Chronic Lyme disease scams dangerous in many ways

By ACSH Staff — Dec 09, 2010
Yesterday’s Chicago Tribune included a long feature story by reporters Patricia Callahan and Trine Tsouderos on a nationwide scare over a non-existent malady called chronic Lyme disease.

Yesterday’s Chicago Tribune included a long feature story by reporters Patricia Callahan and Trine Tsouderos on a nationwide scare over a non-existent malady called chronic Lyme disease.

ACSH’s Dr. Gilbert Ross, who treated Lyme disease when he practiced as a rheumatologist, comments that, “while it can sometimes be difficult to diagnose, Lyme disease is very real. It is transmitted by the bite of a deer tick, typically in the northeast and in Wisconsin and Minnesota, usually during the summer months. An infected tick transmits the Lyme bacterium in its bite, but the condition is usually responsive to a variety of oral antibiotics. On rare occasions, intravenous treatment is required.”
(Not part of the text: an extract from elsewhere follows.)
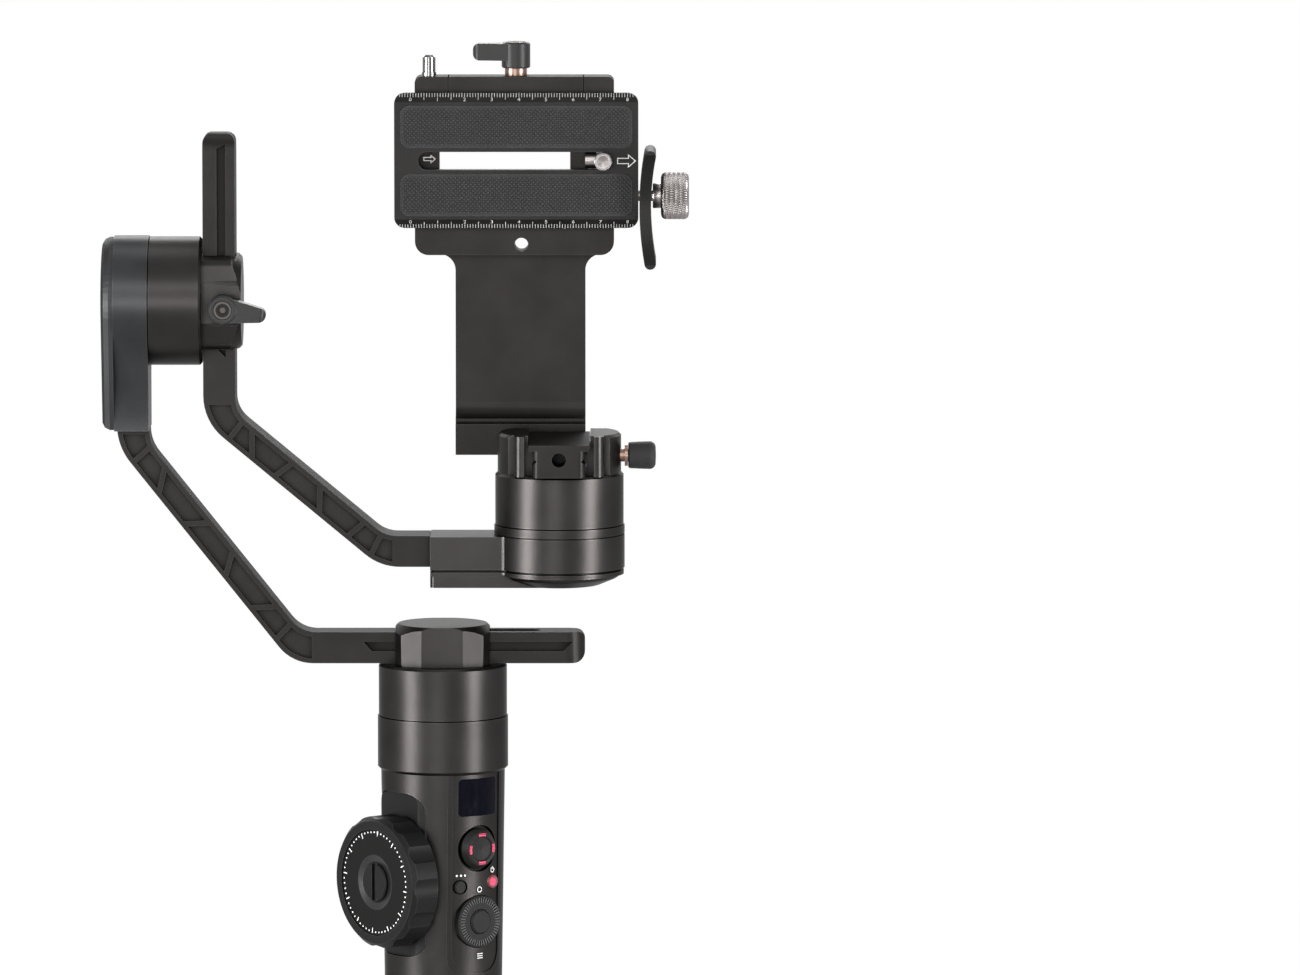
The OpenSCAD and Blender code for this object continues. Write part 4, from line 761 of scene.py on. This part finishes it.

Unlike Lyme disease, however, chronic Lyme disease is a pseudo-disease. “Every infectious disease expert agrees on this,” says Dr. Ross, “Yet since researchers at Yale first figured out what Lyme disease was in the late 1970s, there has gradually appeared this faddish diagnosis, chronic Lyme disease. It’s replaced fibromyalgia and chronic fatigue syndrome as a diagnosis for many people complaining of vague generalized symptoms, especially fatigue. A range of physicians — some well-intentioned, many not — have turned to it as an explanation. From this have come an assortment of expensive and potentially dangerous treatments for a condition that simply does not exist.”

The Tribune reporters describe numerous patients undergoing costly and difficult long-term antibiotic treatments. ACSH’s Susan Ingber notes that, “long-term antibiotic treatment is dangerous for public health as it can lead to the development of disease-resistant strains of bacteria.” The reporters go on to detail cases in which unapproved treatments with heavy metals and unknown substances led to patient deaths. In addition, the article examines the ways in which proponents of expensive treatments for this fictitious ailment have gained influence over politicians, journalists and philanthropists — in spite of the repeated warnings and advisories of medical authorities.

ACSH would like to commend the authors on a piece of superb reporting exposing this dangerous deception.